Moment 2: Serenity and Anxiety

One evening at my grandparents house my uncle announced he was heading back to the hotel for the evening. On foot. After dark. Someone offered to drive him, but he shrugged it off and said he'd enjoy the exercise on such a nice night.

My stress level spiked. My stomach tied into knots. I reminded myself we were not in Guatemala, and that pick-pockets, muggers, and kidnappers were hardly likely to target my uncle in a sleepy little beach town in California.

He left, spent the night in the hotel, and arrived back at the house the following morning without incident.  


At the end of the vacation, I mistily hugged each family member, content that at least this time I know I'll be seeing them all again much more quickly than the last span of 16+ months apart. I had a great little bonus visit with a childhood friend who was also vacationing in San Francisco, and then made the trip home to Guatemala.

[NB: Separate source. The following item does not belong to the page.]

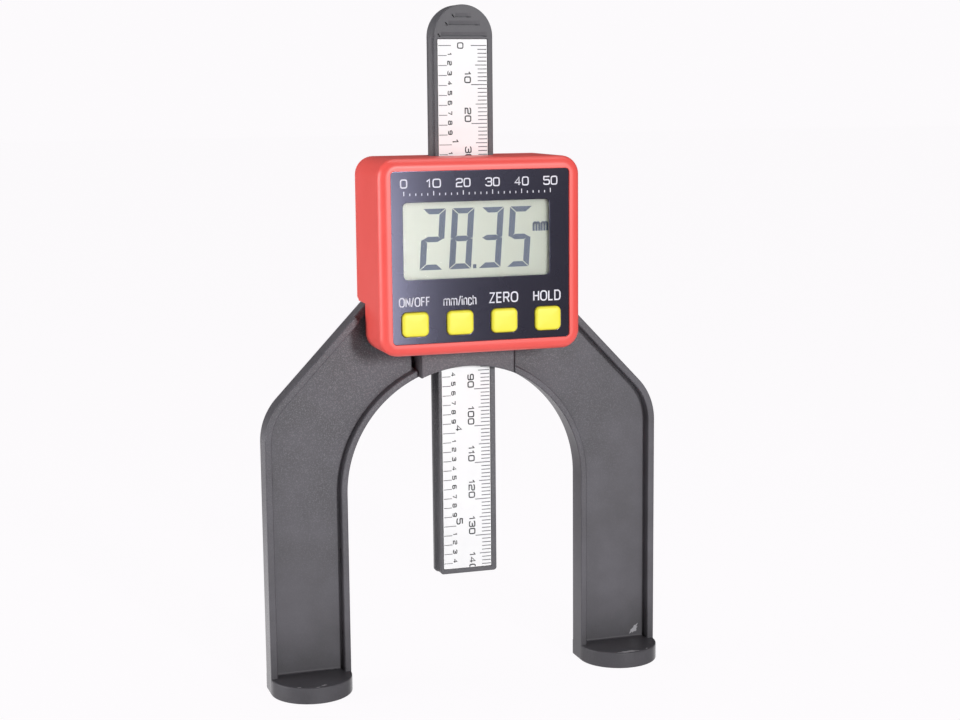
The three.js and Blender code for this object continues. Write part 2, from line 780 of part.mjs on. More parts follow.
function buildDisplay() {
  const lens = centredRectangle(
    windowShift, windowLevel, windowWidth + 2 * lensMargin, windowHeight + 2 * lensMargin,
    windowCorner,
  );
  place('display_lens', slab(lens, faceplateBack, lensBack), clearAcrylic);

  const cellWidth = windowWidth + 2 * cellMargin;
  const cellTall = windowHeight + 2 * cellMargin;
  const cell = box(
    windowShift - cellWidth / 2, windowShift + cellWidth / 2, displayFront, displayBack,
    windowLevel - cellTall / 2, windowLevel + cellTall / 2,
  );
  place('lcd_cell', cell, displayGlass);

  const inner = box(
    windowShift - cellWidth / 2 - seatGap, windowShift + cellWidth / 2 + seatGap,
    displayFront - overrun, -displayBoardDepth + overrun,
    windowLevel - cellTall / 2 - seatGap, windowLevel + cellTall / 2 + seatGap,
  );
  const wall = seatGap + holderWall;
  const outer = box(
    windowShift - cellWidth / 2 - wall, windowShift + cellWidth / 2 + wall,
    displayFront, -displayBoardDepth,
    windowLevel - cellTall / 2 - wall, windowLevel + cellTall / 2 + wall,
  );
  place('lcd_holder', solidOf(outer).subtract(solidOf(inner)), whiteHolder);

  for (const [name, sign] of [['upper', 1], ['lower', -1]]) {
    const level = windowLevel + sign * (cellTall / 2 - zebraWidth);
    const zebra = box(
      windowShift - windowWidth / 2, windowShift + windowWidth / 2, displayBack,
      -displayBoardDepth, level - zebraWidth / 2, level + zebraWidth / 2,
    );
    place(`zebra_strip_${name}`, zebra, greyElastomer);
  }
}

function buildDisplayBoard() {
  const half = innerHalf - displayBoardMargin;
  const low = housingBottom + housingWall + displayBoardMargin;
  const high = housingTop - housingWall - displayBoardMargin;
  const outline = roundedRectangle(-half, half, low, high, displayBoardMargin);
  let board = solidOf(slab(outline, -displayBoardDepth, boardBack));
  for (const boss of [topBoss, lowBoss]) {
    const notch = pin(
      bossDiameter + 2 * seatGap, -displayBoardDepth - overrun, boardBack + overrun, boss.x, boss.z,
    );
    board = board.subtract(onBothSides(solidOf(notch)));
  }
  for (const screw of boardScrews) {
    const hole = pin(
      smallScrewDiameter + 2 * seatGap, -displayBoardDepth - overrun, boardBack + overrun,
      screw.x, screw.z,
    );
    board = board.subtract(solidOf(hole));
  }
  place('display_board', board, greenBoard);

  const dome = [
    new THREE.Vector2(0, 0),
    new THREE.Vector2(chipDiameter / 2, 0),
    new THREE.Vector2(chipDiameter / 2 - chipHeight / 4, chipHeight / 2),
    new THREE.Vector2(chipDiameter / 2 - chipHeight, chipHeight),
    new THREE.Vector2(0, chipHeight),
  ];
  const chip = new THREE.LatheGeometry(dome, roundSides);
  chip.translate(0, boardBack, housingTop - chipDrop);
  place('controller_chip', chip, blackResin);

  const headerLevel = housingTop - headerDrop;
  const header = box(
    -headerWidth / 2, headerWidth / 2, boardBack, channelFront - boardThickness,
    headerLevel - headerHeight / 2, headerLevel + headerHeight / 2,
  );
  place('board_header', header, blackSwitch);
}

function buildSensorBoard() {
  let board = solidOf(box(
    -towerHalfWidth, towerHalfWidth, channelFront - boardThickness, channelFront,
    noseTop + sensorBoardMargin, towerTop - sensorBoardMargin,
  ));
  for (const z of sensorScrewLevels) {
    const hole = pin(
      smallScrewDiameter + 2 * seatGap, channelFront - boardThickness - overrun,
      channelFront + overrun, sensorScrewX, z,
    );
    board = board.subtract(onBothSides(solidOf(hole)));
  }
  place('sensor_board', board, greenBoard);
}

function buildButtons() {
  const flangeFront = wallBack + slideGap / 2;
  const flangeBack = flangeFront + buttonFlangeThickness;
  const switchFront = -displayBoardDepth - switchHeight;
  for (const column of buttonColumns) {
    const face = centredRectangle(column.x, buttonLevel, buttonWidth, buttonHeight, buttonCorner);
    const cap = solidOf(roundedSlab(face, buttonFace, flangeBack, buttonEdge, 1));
    const flange = centredRectangle(
      column.x, buttonLevel, buttonWidth + 2 * buttonFlangeLip, buttonHeight + 2 * buttonFlangeLip,
      buttonCorner,
    );
    const button = cap.add(solidOf(slab(flange, flangeFront, flangeBack)));
    place(`button_${column.name}`, button, yellowRubber);

    const wellBottom = switchFront + plungerWell;
    const plungerEnd = wellBottom - plungerWell / 2;
    const plunger = pin(plungerDiameter, flangeBack, plungerEnd, column.x, buttonLevel);
    place(`switch_plunger_${column.name}`, plunger, whiteNylon);

    const body = box(
      column.x - switchWidth / 2, column.x + switchWidth / 2, switchFront, -displayBoardDepth,
      buttonLevel - switchWidth / 2, buttonLevel + switchWidth / 2,
    );
    const well = pin(
      plungerDiameter + 2 * slideGap, switchFront - overrun, wellBottom, column.x, buttonLevel,
    );
    place(`switch_base_${column.name}`, solidOf(body).subtract(solidOf(well)), blackSwitch);
  }
}

function buildBeam() {
  const half = beamWidth / 2;
  const outline = polygon([
    [-half + beamEdge, tipLevel],
    [half - beamEdge, tipLevel],
    [half, tipLevel + beamEdge],
    ...arc(0, beamTop - half, half, 0, Math.PI, beamTopSteps),
    [-half, tipLevel + beamEdge],
  ]);
  let beam = solidOf(roundedSlab(outline, 0, beamDepth, beamEdge, 1));

  const groove = box(
    half - sideGrooveDepth, half + overrun, sideGrooveSetback, sideGrooveSetback + sideGrooveWidth,
    tipLevel + sideGrooveEndMargin, beamTop - half,
  );
  beam = beam.subtract(onBothSides(solidOf(groove)));

  const seatDepth = labelSink + labelThickness + stripThickness;
  const seatHalf = labelWidth / 2 + slideGap;
  const seat = box(
    -seatHalf, seatHalf, -overrun, seatDepth,
    tipLevel + labelTipMargin - slideGap, scaleZero + labelAboveZero + slideGap,
  );
  beam = beam.subtract(solidOf(seat));

  gripWidths.forEach((width, i) => {
    const step = beamTop - gripDrops[i];
    const ramp = polygon([
      [-overrun, step],
      [gripNotchDepth, step],
      [0, step - gripNotchRun],
      [-overrun, step - gripNotchRun],
    ]);
    beam = beam.subtract(solidOf(sideSlab(ramp, -width / 2, width / 2)));
  });
  place('beam', beam, blackNylon);

  const scaleLow = tipLevel + labelTipMargin;
  const scaleHigh = scaleZero + labelAboveZero;
  const labelBack = labelSink + labelThickness;
  const strip = box(-labelWidth / 2, labelWidth / 2, labelBack, seatDepth, scaleLow, scaleHigh);
  place('scale_strip', strip, greenBoard);
  const label = box(-labelWidth / 2, labelWidth / 2, labelSink, labelBack, scaleLow, scaleHigh);
  place('scale_label', label, whiteFilm);
}

function buildGib() {
  const gibLeft = beamWidth / 2 + gibRunningGap;
  const gibRight = gibLeft + gibThickness;
  const front = (beamDepth - gibWidth) / 2;
  const back = (beamDepth + gibWidth) / 2;
  place('gib_strip', box(gibLeft, gibRight, front, back, gibLow, gibHigh), brass);

  // A leaf bowed towards the gib, its ends resting in the pocket
  const inner = [];
  const outer = [];
  for (let i = 0; i <= springSteps; i += 1) {
    const share = i / springSteps;
    const x = gibRight + springRoom - 4 * springBow * share * (1 - share);
    const z = gibLow + share * (gibHigh - gibLow);
    inner.push([x, z]);
    outer.unshift([x + springThickness, z]);
  }
  place('friction_spring', slab(polygon([...inner, ...outer]), front, back), steel);
}

function buildLock() {
  const bossEnd = guideBack + lockBossReach;
  const insert = solidOf(pin(insertDiameter, bossEnd - insertLength + seatGap, bossEnd, 0, lockHeight));
  const bore = solidOf(pin(lockBore, channelBack, coverBack + overrun, 0, lockHeight));
  place('lock_insert', insert.subtract(bore), brass);

  const padFront = beamDepth + slideGap;
  const padBack = padFront + padThickness;
  place('lock_pad', pin(padDiameter, padFront, padBack, 0, lockHeight), whiteNylon);

  const knobFront = coverBack + lockKnobStandoff;
  const rim = [];
  for (let i = 0; i < 2 * lockKnobRidges; i += 1) {
    const angle = (i * Math.PI) / lockKnobRidges;
    const radius = lockKnobDiameter / 2 - (i % 2) * lockKnobRidgeHeight;
    rim.push([radius * Math.cos(angle), lockHeight + radius * Math.sin(angle)]);
  }
  const knob = solidOf(slab(polygon(rim), knobFront, knobBack));
  const shank = solidOf(pin(lockShankDiameter, padBack, knobBack - seatGap, 0, lockHeight));
  place('lock_screw', knob.add(shank), blackCover);
}

// A pan-head screw along Y; its head looks along +Y when facing is 1 and -Y when it is -1.
function screw(name, x, z, underHead, bite, facing, size) {
  const tip = underHead - facing * bite;
  const top = underHead + facing * size.headHeight;
  const root = underHead + facing * (size.headHeight / 4);
  const shank = pin(size.shank, Math.min(tip, root), Math.max(tip, root), x, z, screwSides);
  const head = pin(size.head, Math.min(underHead, top), Math.max(underHead, top), x, z, screwSides);
  let whole = solidOf(shank).add(solidOf(head));
  const floor = top - facing * (size.headHeight / 2);
  const reach = size.head / 2 - size.slot;
  const front = Math.min(floor, top + facing * overrun);
  const back = Math.max(floor, top + facing * overrun);
  const across = box(x - reach, x + reach, front, back, z - size.slot / 2, z + size.slot / 2);
  const upright = box(x - size.slot / 2, x + size.slot / 2, front, back, z - reach, z + reach);
  whole = whole.subtract(solidOf(across)).subtract(solidOf(upright));
  place(name, whole, steel);
}

function buildScrews() {
  const large = {
    shank: screwDiameter, head: screwHeadDiameter, headHeight: screwHeadHeight, slot: screwSlot,
  };
  const small = {
    shank: smallScrewDiameter,
    head: smallScrewHead,
    headHeight: smallScrewHeadHeight,
    slot: screwSlot / 2,
  };
  const coverSeat = coverBack - screwHeadHeight - seatGap;
  const coverBite = coverSeat - guideBack + screwBite;
  const bridgeSeat = bridgeDepth - screwHeadHeight - seatGap;
  const bridgeBite = bridgeSeat - housingSeatSink + screwBite;
  for (const [side, sign] of [['left', -1], ['right', 1]]) {
    screw(`cover_screw_${side}`, sign * topBoss.x, topBoss.z, coverSeat, coverBite, 1, large);
    screw(`bridge_screw_${side}`, sign * lowBoss.x, lowBoss.z, bridgeSeat, bridgeBite, 1, large);
  }
  for (const spot of boardScrews) {
    const bite = smallScrewBite + boardThickness;
    screw(`display_board_screw_${spot.name}`, spot.x, spot.z, boardBack, bite, 1, small);
  }
  const sensorFace = channelFront - boardThickness;
  const [lower, upper] = sensorScrewLevels;
  for (const [side, sign] of [['left', -1], ['right', 1]]) {
    for (const [end, z] of [['lower', lower], ['upper', upper]]) {
      const bite = smallScrewBite + boardThickness;
      screw(`sensor_board_screw_${end}_${side}`, sign * sensorScrewX, z, sensorFace, bite, -1, small);
    }
  }
}

buildBridge();
buildMagnets();
buildShell();
buildBackCover();
buildBatteryDoor();
buildBattery();
buildFaceplate();
buildDisplay();
buildDisplayBoard();
buildSensorBoard();
buildButtons();
buildBeam();
buildGib();
buildLock();
buildScrews();

export default gauge;
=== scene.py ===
# %% [markdown]
# # A digital depth gauge
# The gauge is a black moulded bridge on two magnetic feet, a red display housing, and a black
# beam with a printed scale that slides through both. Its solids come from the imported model; this
# lesson dresses them. All sizes below are millimetres from the front face of the beam, the middle
# of the bridge and the floor, because that is how the gauge itself is dimensioned.

# %% Load the frame
import math

import bmesh
import bpy
import numpy as np
from mathutils import Matrix, Vector
from mathutils.geometry import tessellate_polygon


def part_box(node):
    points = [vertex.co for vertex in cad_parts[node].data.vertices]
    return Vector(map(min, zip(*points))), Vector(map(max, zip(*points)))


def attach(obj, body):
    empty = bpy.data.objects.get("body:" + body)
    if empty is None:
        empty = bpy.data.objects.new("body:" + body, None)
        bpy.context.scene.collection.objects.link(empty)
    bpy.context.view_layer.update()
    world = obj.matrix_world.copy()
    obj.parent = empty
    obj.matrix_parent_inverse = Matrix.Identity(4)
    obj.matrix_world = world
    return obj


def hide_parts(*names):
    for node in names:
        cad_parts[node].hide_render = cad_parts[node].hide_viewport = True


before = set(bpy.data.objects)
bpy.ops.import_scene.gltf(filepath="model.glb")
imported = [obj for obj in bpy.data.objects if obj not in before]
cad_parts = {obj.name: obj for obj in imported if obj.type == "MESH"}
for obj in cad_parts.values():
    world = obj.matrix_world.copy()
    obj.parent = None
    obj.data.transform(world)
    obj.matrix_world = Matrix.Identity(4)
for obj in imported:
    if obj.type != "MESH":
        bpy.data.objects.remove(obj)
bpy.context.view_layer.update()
MM = 0.001
beam_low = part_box("beam")[0]
FRONT = beam_low.y / MM  # the beam's front face in the row's frame
print("nodes", len(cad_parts), "beam front at", round(FRONT, 4), "mm")

# %% [markdown]
# ## Camera
# The photograph was taken from the left of the gauge and a little above it. The place, the turn
# and the focal length below come from a fit to the printed scale, so the view is set directly
# from three angles and a lens, and nothing is tilted by eye.

# %% Place the camera
def look(place, yaw, pitch, roll, focal_pixels):
    """A camera at place, turned right by yaw, down by pitch and about its own axis by roll, degrees.

    Forward is (sin yaw cos pitch, cos yaw cos pitch, -sin pitch); right is level; up is their
    cross product; the roll turns right and up in their own plane. The lens is the focal length in
    pixels times the sensor's width over 960."""
    yaw, pitch, roll = np.radians([yaw, pitch, roll])
    ahead = np.array([
        math.sin(yaw) * math.cos(pitch), math.cos(yaw) * math.cos(pitch), -math.sin(pitch)])
    level = np.array([math.cos(yaw), -math.sin(yaw), 0.0])
    upright = np.cross(level, ahead)
    right = level * math.cos(roll) + upright * math.sin(roll)
    up = -level * math.sin(roll) + upright * math.cos(roll)
    camera = bpy.data.objects.new("camera", bpy.data.cameras.new("camera"))
    bpy.context.scene.collection.objects.link(camera)
    turn = Matrix((right, up, -ahead)).transposed().to_4x4()
    camera.matrix_world = Matrix.Translation(Vector(place) * MM) @ turn
    camera.data.sensor_width = 36.0
    camera.data.lens = focal_pixels * 36.0 / 960.0
    bpy.context.scene.camera = camera
    return camera


camera = look((-138.56, -442.07 + FRONT, 156.51), 17.871, 8.62, -0.539, 1768.3)
print("lens", round(camera.data.lens, 2), "mm")

# %% [markdown]
# ## Surfaces from numbers
# Nearly every piece is a plate: an outline with rounded edges, sometimes with holes. So the
# helpers make an outline, move it inwards by a distance, stretch quads between such rings, and
# fill the flat faces at the ends. A narrow ring just inside each flat face keeps the rounding's
# shading from spreading over it.

# %% Outlines
def arc(x, z, radius, start, end, steps):
    """Points at x + radius cos a, z + radius sin a, for angles from start to end in degrees."""
    a = np.radians(np.linspace(start, end, steps + 1))
    return np.column_stack([x + radius * np.cos(a), z + radius * np.sin(a)])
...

I stepped back into my life here without much thought, again, things felt surreal in that they felt so normal. How can I comfortably inhabit  the world of Scarcity and Anxiety, as well as Serenity and Abundance? In the US airports I made small talk with strangers, sat between iPad and laptop users while I happily read on my Kindle, and took out my wallet without a second thought as I swiped purchases on my credit card. In the Guatemalan airport I smoothly picked up my defensive living habits of hiding valuables, stowing cash all over my body, and judiciously choosing who to make eye contact with or smile at.

As I walked down the muddy path to the house I share with my host family, my three host siblings shouted my name and ran to me to help carry my bags. I stumbled over the Q'eqchi', but it came out alright. Canchita meowed plaintively at me while I fumbled with the keys, but one look at her plump self assured me she was by no means neglected in my absence. In the evening I walked into the kitchen with my glass of water and tore into the fresh tortillas, easily using them in place of silverware to ferry food to my mouth. Sometimes I wonder what it is I am accomplishing here, but at the very least, I have made a home.